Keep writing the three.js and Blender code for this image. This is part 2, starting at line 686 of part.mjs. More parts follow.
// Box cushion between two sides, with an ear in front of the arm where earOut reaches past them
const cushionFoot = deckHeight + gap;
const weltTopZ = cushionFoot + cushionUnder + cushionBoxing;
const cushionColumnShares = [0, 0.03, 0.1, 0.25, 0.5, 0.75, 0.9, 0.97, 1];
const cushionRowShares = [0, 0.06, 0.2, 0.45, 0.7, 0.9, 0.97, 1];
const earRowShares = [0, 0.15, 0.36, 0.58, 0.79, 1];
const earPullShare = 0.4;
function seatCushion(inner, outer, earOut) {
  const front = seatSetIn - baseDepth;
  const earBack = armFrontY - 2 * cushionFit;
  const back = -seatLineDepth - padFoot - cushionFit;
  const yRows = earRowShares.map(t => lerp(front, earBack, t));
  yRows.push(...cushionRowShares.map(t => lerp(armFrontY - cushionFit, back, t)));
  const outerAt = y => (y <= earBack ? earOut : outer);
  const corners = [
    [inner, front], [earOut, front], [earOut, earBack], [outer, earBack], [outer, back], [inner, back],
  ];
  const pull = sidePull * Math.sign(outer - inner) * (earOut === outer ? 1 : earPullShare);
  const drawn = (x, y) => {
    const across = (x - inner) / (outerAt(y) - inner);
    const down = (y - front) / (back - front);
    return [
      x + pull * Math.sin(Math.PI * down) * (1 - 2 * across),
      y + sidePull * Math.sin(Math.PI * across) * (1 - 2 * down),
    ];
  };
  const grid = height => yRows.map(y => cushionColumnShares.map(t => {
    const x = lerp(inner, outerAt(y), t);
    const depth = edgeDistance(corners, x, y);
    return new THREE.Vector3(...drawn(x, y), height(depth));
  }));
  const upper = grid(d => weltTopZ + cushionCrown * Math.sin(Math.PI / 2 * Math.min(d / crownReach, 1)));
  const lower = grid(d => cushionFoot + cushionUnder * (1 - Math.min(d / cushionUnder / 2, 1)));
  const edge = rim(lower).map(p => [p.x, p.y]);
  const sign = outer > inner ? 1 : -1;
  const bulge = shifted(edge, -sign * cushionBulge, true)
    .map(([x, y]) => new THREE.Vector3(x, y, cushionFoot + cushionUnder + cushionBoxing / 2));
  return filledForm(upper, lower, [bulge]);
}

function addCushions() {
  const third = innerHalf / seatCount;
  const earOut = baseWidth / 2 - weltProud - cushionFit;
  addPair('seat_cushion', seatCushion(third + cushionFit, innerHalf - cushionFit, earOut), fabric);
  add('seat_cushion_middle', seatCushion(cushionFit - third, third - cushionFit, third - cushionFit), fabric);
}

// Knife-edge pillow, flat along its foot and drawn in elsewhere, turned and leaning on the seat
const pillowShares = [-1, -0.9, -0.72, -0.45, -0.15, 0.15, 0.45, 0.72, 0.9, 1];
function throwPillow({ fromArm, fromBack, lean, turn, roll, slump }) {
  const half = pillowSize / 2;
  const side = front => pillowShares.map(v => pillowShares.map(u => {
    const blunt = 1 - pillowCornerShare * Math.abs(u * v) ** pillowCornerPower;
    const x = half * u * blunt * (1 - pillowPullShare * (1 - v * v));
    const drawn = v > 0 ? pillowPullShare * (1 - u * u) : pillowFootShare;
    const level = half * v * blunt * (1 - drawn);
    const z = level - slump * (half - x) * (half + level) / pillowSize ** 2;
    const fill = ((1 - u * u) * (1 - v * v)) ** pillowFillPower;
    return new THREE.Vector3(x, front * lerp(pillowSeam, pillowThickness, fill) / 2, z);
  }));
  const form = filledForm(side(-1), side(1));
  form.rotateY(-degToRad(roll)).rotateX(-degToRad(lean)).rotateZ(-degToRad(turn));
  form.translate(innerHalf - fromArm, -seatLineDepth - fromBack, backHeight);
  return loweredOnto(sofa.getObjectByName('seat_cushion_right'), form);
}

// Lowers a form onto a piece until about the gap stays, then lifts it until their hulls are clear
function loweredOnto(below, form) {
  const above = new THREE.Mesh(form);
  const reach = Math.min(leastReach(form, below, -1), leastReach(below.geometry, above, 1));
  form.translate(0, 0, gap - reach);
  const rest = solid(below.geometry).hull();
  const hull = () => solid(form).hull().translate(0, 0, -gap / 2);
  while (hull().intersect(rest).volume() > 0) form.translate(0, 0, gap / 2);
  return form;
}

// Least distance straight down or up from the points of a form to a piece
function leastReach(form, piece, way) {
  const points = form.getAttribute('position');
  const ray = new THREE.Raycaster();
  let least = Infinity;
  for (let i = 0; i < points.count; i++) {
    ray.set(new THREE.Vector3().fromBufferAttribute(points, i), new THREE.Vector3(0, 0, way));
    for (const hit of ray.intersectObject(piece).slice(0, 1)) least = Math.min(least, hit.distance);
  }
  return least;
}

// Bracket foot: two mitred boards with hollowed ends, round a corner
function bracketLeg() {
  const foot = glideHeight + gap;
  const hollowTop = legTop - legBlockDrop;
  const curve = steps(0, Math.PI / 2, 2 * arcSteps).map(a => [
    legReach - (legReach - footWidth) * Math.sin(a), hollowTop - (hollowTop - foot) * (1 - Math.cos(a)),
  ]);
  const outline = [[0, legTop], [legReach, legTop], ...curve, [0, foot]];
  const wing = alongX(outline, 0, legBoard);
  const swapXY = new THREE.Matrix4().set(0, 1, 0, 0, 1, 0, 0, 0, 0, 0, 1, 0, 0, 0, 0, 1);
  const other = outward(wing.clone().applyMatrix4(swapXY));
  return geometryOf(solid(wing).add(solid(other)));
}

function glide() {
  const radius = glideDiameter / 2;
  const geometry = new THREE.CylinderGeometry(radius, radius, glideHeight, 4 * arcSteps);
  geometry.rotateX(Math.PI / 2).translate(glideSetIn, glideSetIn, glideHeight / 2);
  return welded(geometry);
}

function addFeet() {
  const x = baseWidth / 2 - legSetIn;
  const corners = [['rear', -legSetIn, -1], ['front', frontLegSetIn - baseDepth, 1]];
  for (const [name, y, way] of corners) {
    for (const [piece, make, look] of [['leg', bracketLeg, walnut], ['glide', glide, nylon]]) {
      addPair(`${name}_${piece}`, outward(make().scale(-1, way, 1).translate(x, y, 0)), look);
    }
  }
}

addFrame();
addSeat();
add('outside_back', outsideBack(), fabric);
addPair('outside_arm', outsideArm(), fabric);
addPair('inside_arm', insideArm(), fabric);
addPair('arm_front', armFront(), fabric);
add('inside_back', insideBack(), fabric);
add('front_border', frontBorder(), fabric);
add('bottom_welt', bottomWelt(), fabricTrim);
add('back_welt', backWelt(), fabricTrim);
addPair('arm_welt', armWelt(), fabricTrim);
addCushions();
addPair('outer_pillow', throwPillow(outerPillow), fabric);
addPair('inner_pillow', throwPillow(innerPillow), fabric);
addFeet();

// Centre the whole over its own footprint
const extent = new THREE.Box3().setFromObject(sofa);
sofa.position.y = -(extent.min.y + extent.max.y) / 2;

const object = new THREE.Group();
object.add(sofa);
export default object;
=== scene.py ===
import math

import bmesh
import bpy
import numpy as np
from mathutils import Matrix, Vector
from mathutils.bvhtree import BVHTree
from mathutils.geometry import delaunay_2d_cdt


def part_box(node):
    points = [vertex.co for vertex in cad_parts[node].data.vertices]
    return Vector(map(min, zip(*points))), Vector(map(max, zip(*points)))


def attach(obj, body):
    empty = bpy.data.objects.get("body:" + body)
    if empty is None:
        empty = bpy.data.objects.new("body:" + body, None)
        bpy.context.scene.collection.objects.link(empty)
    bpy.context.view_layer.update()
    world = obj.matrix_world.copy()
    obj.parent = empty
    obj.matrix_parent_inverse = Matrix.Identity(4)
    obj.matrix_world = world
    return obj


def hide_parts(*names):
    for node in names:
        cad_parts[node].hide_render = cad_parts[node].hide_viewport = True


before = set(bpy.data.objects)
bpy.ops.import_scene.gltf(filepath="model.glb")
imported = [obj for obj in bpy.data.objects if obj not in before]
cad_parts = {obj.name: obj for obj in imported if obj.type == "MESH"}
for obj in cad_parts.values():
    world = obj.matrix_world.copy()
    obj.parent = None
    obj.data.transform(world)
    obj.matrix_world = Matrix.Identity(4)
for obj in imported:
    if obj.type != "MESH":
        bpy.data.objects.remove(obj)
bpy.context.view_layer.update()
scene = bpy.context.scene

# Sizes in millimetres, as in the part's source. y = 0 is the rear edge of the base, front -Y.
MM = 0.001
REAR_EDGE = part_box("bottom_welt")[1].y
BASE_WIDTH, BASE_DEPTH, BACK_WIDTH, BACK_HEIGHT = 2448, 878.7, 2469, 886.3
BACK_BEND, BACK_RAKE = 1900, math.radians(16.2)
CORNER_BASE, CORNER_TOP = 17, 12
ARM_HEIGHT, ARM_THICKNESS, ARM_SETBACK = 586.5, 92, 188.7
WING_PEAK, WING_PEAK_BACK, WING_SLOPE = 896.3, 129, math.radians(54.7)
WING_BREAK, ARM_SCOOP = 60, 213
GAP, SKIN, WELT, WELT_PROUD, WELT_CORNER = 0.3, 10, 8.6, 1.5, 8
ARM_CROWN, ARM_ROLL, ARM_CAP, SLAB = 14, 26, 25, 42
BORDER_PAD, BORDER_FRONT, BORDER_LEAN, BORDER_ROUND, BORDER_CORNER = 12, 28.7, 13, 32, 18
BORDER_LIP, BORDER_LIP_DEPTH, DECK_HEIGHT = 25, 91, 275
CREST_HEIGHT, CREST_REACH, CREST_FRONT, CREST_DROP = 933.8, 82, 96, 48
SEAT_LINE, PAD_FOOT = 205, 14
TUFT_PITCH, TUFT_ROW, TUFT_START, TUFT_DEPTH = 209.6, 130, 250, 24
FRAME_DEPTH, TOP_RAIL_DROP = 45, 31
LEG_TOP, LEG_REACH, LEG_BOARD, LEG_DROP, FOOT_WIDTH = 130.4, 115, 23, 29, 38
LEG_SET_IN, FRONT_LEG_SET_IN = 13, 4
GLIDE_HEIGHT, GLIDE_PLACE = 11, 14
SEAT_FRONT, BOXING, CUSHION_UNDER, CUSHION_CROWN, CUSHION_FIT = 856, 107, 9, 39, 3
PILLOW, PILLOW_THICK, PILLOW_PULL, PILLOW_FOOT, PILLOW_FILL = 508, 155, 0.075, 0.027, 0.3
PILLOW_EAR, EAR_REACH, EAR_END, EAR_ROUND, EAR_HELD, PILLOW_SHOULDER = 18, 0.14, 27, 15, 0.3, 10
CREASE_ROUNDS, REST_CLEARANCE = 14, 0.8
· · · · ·
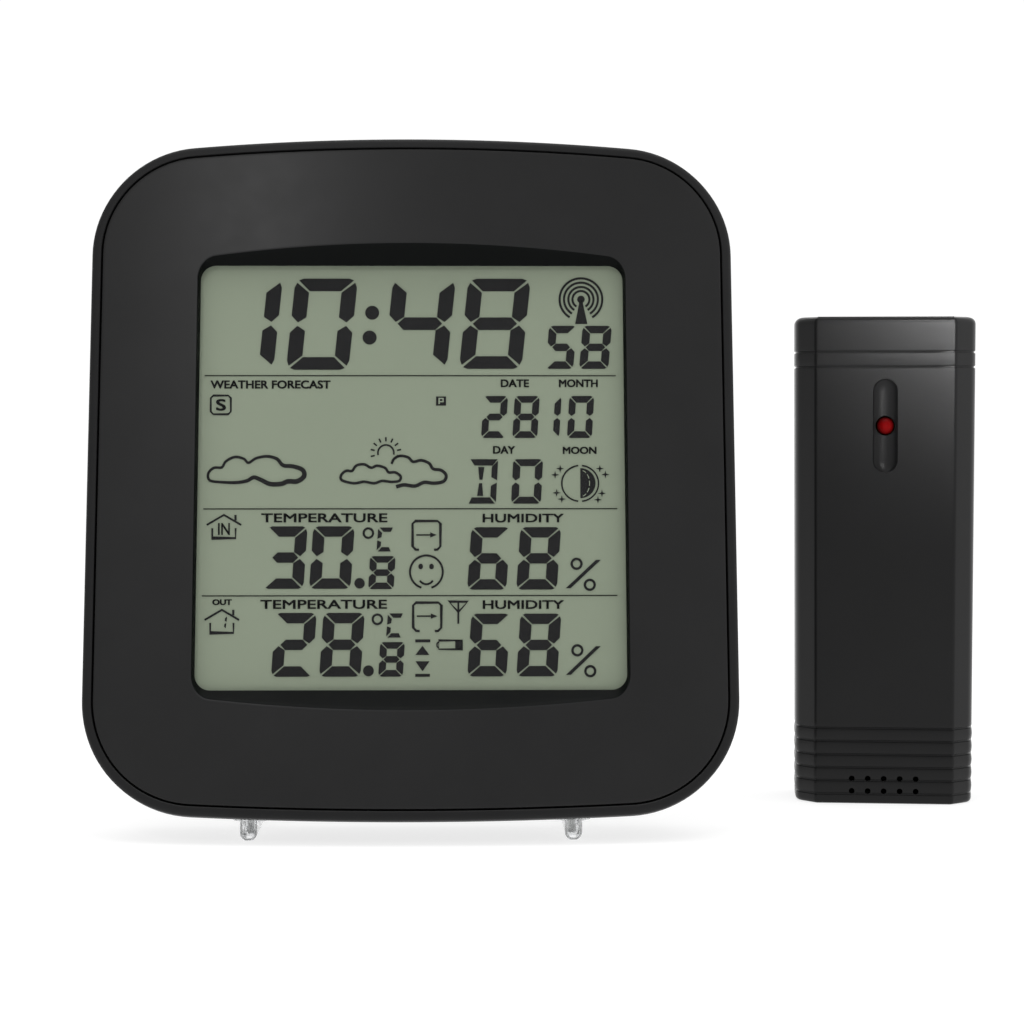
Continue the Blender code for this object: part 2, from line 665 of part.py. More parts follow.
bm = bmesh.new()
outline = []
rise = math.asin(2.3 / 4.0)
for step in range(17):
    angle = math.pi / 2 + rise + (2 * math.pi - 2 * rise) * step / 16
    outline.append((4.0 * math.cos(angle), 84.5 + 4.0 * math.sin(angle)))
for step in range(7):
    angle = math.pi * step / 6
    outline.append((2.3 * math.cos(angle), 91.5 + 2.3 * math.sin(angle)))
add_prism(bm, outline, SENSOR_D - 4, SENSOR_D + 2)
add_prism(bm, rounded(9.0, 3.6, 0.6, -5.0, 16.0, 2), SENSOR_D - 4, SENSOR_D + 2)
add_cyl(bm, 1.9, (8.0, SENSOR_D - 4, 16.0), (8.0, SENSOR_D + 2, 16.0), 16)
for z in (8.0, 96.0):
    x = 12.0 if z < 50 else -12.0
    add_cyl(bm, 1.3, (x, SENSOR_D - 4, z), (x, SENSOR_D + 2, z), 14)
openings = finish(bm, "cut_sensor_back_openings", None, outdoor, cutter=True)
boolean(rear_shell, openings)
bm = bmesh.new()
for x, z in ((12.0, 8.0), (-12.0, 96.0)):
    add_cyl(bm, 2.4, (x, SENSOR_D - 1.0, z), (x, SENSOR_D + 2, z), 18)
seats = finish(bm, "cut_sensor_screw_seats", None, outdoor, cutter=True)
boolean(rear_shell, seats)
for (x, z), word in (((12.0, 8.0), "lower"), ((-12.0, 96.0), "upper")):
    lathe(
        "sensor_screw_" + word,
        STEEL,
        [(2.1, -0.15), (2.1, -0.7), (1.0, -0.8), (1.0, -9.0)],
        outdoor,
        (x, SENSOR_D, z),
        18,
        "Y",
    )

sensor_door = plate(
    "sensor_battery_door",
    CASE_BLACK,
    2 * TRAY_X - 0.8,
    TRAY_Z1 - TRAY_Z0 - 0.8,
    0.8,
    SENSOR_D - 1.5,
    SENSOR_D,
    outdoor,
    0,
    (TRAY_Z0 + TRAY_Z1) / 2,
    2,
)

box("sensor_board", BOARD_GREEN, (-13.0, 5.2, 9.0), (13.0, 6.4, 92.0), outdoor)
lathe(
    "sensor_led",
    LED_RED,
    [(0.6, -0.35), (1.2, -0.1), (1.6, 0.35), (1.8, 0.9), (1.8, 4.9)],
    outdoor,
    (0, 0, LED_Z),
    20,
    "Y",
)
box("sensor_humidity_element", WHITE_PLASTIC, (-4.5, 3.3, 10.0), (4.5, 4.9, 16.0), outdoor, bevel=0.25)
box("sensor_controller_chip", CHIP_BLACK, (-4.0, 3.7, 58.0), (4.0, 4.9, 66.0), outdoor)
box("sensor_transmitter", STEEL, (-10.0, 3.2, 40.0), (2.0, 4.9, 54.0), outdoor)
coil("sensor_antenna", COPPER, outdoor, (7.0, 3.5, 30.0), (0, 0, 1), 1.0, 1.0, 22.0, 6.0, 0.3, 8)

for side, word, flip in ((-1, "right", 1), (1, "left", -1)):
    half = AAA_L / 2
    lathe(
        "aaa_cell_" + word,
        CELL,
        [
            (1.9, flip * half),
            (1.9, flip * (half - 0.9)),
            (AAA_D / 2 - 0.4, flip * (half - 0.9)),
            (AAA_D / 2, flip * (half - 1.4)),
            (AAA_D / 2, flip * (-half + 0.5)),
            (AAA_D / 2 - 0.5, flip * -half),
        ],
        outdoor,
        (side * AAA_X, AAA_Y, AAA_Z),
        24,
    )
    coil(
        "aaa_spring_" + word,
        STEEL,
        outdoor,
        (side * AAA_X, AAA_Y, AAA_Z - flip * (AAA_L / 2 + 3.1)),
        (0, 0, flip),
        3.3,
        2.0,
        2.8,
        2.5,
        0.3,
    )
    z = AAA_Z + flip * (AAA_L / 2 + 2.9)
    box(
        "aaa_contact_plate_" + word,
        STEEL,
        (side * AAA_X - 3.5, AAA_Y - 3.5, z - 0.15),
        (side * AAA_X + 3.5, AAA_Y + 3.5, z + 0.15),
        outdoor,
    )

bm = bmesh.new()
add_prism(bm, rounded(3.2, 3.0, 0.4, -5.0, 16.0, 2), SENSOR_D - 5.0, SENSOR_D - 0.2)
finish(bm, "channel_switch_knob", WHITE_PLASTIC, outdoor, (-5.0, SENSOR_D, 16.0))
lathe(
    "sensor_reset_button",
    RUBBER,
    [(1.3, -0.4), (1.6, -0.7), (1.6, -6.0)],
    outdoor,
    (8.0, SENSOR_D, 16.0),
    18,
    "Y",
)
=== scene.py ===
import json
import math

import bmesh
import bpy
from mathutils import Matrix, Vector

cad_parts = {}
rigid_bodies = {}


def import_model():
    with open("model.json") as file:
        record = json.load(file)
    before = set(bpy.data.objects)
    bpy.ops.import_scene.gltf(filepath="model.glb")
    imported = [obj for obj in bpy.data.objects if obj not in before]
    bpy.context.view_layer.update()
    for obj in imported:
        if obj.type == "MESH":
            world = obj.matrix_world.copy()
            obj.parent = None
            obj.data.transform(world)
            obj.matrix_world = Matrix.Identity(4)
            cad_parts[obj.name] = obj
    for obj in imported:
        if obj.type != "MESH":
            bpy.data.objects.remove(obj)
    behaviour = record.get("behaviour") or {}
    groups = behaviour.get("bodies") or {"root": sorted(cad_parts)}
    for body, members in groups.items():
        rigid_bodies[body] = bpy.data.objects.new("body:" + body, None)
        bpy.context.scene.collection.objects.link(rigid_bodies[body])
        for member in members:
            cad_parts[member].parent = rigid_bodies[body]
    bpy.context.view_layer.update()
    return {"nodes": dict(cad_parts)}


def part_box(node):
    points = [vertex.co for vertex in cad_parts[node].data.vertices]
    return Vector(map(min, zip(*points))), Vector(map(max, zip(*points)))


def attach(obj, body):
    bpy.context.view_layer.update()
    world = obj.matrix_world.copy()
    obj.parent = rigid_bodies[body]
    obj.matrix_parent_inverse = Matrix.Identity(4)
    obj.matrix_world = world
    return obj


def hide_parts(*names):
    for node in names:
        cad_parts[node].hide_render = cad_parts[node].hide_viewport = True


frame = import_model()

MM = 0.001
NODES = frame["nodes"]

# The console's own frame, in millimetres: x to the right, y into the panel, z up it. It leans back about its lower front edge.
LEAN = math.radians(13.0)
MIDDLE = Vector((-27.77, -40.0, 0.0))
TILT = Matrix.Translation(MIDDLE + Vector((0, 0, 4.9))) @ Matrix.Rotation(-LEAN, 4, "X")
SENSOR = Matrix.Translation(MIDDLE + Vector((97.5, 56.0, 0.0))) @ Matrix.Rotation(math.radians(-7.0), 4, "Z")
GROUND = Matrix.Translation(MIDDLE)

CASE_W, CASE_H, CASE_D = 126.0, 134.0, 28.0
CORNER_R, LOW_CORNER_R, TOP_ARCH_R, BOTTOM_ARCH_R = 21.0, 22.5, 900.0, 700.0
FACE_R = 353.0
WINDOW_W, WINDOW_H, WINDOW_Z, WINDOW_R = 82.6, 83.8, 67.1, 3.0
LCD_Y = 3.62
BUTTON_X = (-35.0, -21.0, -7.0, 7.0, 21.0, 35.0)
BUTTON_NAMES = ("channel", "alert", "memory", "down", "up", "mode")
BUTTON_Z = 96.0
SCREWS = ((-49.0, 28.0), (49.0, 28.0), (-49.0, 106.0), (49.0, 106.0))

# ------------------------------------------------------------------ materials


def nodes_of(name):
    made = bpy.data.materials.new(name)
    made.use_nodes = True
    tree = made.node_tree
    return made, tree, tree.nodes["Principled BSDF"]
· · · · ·
§ **GIVEN INSTRUCTION**: Show each line holding the word "points".

§ **RESPONSE**:
// Least distance straight down or up from the points of a form to a piece
  const points = form.getAttribute('position');
  for (let i = 0; i < points.count; i++) {
    ray.set(new THREE.Vector3().fromBufferAttribute(points, i), new THREE.Vector3(0, 0, way));
    points = [vertex.co for vertex in cad_parts[node].data.vertices]
    return Vector(map(min, zip(*points))), Vector(map(max, zip(*points)))
    points = [vertex.co for vertex in cad_parts[node].data.vertices]
    return Vector(map(min, zip(*points))), Vector(map(max, zip(*points)))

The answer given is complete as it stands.